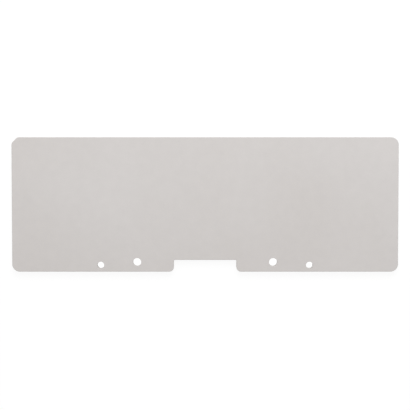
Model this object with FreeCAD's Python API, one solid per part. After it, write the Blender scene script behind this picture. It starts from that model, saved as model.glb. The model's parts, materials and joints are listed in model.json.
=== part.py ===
import FreeCAD, Part
import math
import os

# Partition plate for a row of terminal blocks: one flat moulded sheet, in millimetres.
# It lies on its back face. X runs along its length, Y from its notched bottom edge to its
# top edge, and Z through its thickness. The origin is under its middle, on the back face.

# Plate
plate_length = 105.0
plate_height = 36.6
plate_thickness = 2.0
corner_radius = 2.1
corner_cut = 1.6  # leg of the 45 degree cut across the top left corner
corner_cut_radius = 1.2  # where that cut runs into the two edges beside it

# Notch in the middle of the bottom edge
notch_width = 17.0
notch_depth = 3.2
notch_lip_radius = 1.3
notch_root_radius = 0.2

# Holes for the locating pins of the block beside the plate, in two mirrored pairs
inner_hole_diameter = 2.2
inner_hole_spacing = 37.0
inner_hole_height = 2.6  # of the centre, above the bottom edge
outer_hole_diameter = 1.85
outer_hole_spacing = 56.8
outer_hole_height = 1.8

# Softened edge, all round both faces
face_edge_radius = 0.15

# Places that follow from the sizes
right_edge = plate_length / 2
left_edge = -right_edge
top_edge = plate_height / 2
bottom_edge = -top_edge
notch_side = notch_width / 2
notch_top = bottom_edge + notch_depth
Z_AXIS = FreeCAD.Vector(0, 0, 1)


def plate_corners():
    """The outline's corners as (x, y, radius), counter-clockwise from the bottom left."""
    return [
        (left_edge, bottom_edge, corner_radius),
        (-notch_side, bottom_edge, notch_lip_radius),
        (-notch_side, notch_top, notch_root_radius),
        (notch_side, notch_top, notch_root_radius),
        (notch_side, bottom_edge, notch_lip_radius),
        (right_edge, bottom_edge, corner_radius),
        (right_edge, top_edge, corner_radius),
        (left_edge + corner_cut, top_edge, corner_cut_radius),
        (left_edge, top_edge - corner_cut, corner_cut_radius),
    ]


def corner_arc(previous, corner, following, radius):
    """Start, middle and end of the arc that rounds a corner, tangent to both of its sides."""
    back = (previous - corner).normalize()
    forth = (following - corner).normalize()
    half_angle = back.getAngle(forth) / 2
    tangent_length = radius / math.tan(half_angle)
    arc_depth = radius / math.sin(half_angle) - radius
    start = corner + back * tangent_length
    middle = corner + (back + forth).normalize() * arc_depth
    end = corner + forth * tangent_length
    return start, middle, end


def rounded_outline(corners):
    """Closed wire of straight sides and tangent arcs through corners (x, y, radius)."""
    points = [FreeCAD.Vector(x, y, 0) for x, y, _ in corners]
    arcs = []
    for index, (_, _, radius) in enumerate(corners):
        following = points[(index + 1) % len(points)]
        arcs.append(corner_arc(points[index - 1], points[index], following, radius))
    edges = []
    for index, (start, middle, end) in enumerate(arcs):
        next_start = arcs[(index + 1) % len(arcs)][0]
        edges.append(Part.Arc(start, middle, end).toShape())
        edges.append(Part.LineSegment(end, next_start).toShape())
    return Part.Wire(edges)


def hole_pair(diameter, spacing, height):
    """Two cylinders through the plate, mirrored about its middle."""
    cylinders = []
    for side in (-1, 1):
        foot = FreeCAD.Vector(side * spacing / 2, bottom_edge + height, 0)
        cylinders.append(Part.makeCylinder(diameter / 2, plate_thickness, foot, Z_AXIS))
    return cylinders


def broad_faces(plate):
    """The front and back faces, which are the plate's two largest."""
    return sorted(plate.Faces, key=lambda face: face.Area)[-2:]


def rim_edges(plate):
    """The edges where the front and back faces meet the plate's side."""
    return [edge for face in broad_faces(plate) for edge in face.Edges]


def partition_plate():
    """The whole plate: rounded outline with its notch, softened edges and pin holes."""
    outline = rounded_outline(plate_corners())
    plate = Part.Face(outline).extrude(Z_AXIS * plate_thickness)
    plate = plate.makeFillet(face_edge_radius, rim_edges(plate))
    holes = hole_pair(inner_hole_diameter, inner_hole_spacing, inner_hole_height)
    holes += hole_pair(outer_hole_diameter, outer_hole_spacing, outer_hole_height)
    return plate.cut(holes).Solids[0]


os.makedirs("parts", exist_ok=True)
partition_plate().exportStep("parts/partition_plate.step")
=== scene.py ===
import json
import math

import bpy
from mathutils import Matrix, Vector


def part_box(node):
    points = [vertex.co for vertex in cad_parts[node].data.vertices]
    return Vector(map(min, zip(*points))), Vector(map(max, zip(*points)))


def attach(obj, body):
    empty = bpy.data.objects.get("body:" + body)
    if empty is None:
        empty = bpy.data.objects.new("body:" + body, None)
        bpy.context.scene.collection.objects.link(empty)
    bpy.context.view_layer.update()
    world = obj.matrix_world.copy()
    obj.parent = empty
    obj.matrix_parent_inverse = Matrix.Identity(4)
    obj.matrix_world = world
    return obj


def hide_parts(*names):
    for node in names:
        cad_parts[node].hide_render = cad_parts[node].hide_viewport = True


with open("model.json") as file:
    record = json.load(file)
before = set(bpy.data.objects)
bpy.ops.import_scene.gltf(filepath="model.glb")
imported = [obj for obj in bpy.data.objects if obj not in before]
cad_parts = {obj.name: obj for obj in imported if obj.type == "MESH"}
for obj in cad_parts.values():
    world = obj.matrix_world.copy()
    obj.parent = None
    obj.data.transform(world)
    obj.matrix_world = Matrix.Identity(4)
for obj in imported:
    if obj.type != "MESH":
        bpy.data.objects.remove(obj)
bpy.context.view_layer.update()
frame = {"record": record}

# A partition plate for terminal blocks, in metres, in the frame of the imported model. The plate
# lies on its back face: X runs along its length, Y from its notched bottom edge to its top
# edge, and Z up through its thickness.

MM = 0.001
NODE = "partition_plate"
HOLE_PAIRS = ("Inner", "Outer")

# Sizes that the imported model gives
plate_low, plate_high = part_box(NODE)
plate_size = plate_high - plate_low
mounts = {mount["name"]: mount for mount in frame["record"]["mounts"]}

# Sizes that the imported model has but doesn't state
CORNER_RADIUS = 2.1 * MM
CORNER_CUT = 1.6 * MM
CORNER_CUT_RADIUS = 1.2 * MM
NOTCH_WIDTH = 17.0 * MM
NOTCH_DEPTH = 3.2 * MM
NOTCH_LIP_RADIUS = 1.3 * MM
NOTCH_ROOT_RADIUS = 0.2 * MM
FACE_EDGE_RADIUS = 0.15 * MM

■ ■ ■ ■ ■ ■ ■

- Task to complete: Write out again only the lines from the line containing "for side in" through the line containing "imported = [obj", both included, exactly as they are.

- Answer below:
    for side in (-1, 1):
        foot = FreeCAD.Vector(side * spacing / 2, bottom_edge + height, 0)
        cylinders.append(Part.makeCylinder(diameter / 2, plate_thickness, foot, Z_AXIS))
    return cylinders


def broad_faces(plate):
    """The front and back faces, which are the plate's two largest."""
    return sorted(plate.Faces, key=lambda face: face.Area)[-2:]


def rim_edges(plate):
    """The edges where the front and back faces meet the plate's side."""
    return [edge for face in broad_faces(plate) for edge in face.Edges]


def partition_plate():
    """The whole plate: rounded outline with its notch, softened edges and pin holes."""
    outline = rounded_outline(plate_corners())
    plate = Part.Face(outline).extrude(Z_AXIS * plate_thickness)
    plate = plate.makeFillet(face_edge_radius, rim_edges(plate))
    holes = hole_pair(inner_hole_diameter, inner_hole_spacing, inner_hole_height)
    holes += hole_pair(outer_hole_diameter, outer_hole_spacing, outer_hole_height)
    return plate.cut(holes).Solids[0]


os.makedirs("parts", exist_ok=True)
partition_plate().exportStep("parts/partition_plate.step")
=== scene.py ===
import json
import math

import bpy
from mathutils import Matrix, Vector


def part_box(node):
    points = [vertex.co for vertex in cad_parts[node].data.vertices]
    return Vector(map(min, zip(*points))), Vector(map(max, zip(*points)))


def attach(obj, body):
    empty = bpy.data.objects.get("body:" + body)
    if empty is None:
        empty = bpy.data.objects.new("body:" + body, None)
        bpy.context.scene.collection.objects.link(empty)
    bpy.context.view_layer.update()
    world = obj.matrix_world.copy()
    obj.parent = empty
    obj.matrix_parent_inverse = Matrix.Identity(4)
    obj.matrix_world = world
    return obj


def hide_parts(*names):
    for node in names:
        cad_parts[node].hide_render = cad_parts[node].hide_viewport = True


with open("model.json") as file:
    record = json.load(file)
before = set(bpy.data.objects)
bpy.ops.import_scene.gltf(filepath="model.glb")
imported = [obj for obj in bpy.data.objects if obj not in before]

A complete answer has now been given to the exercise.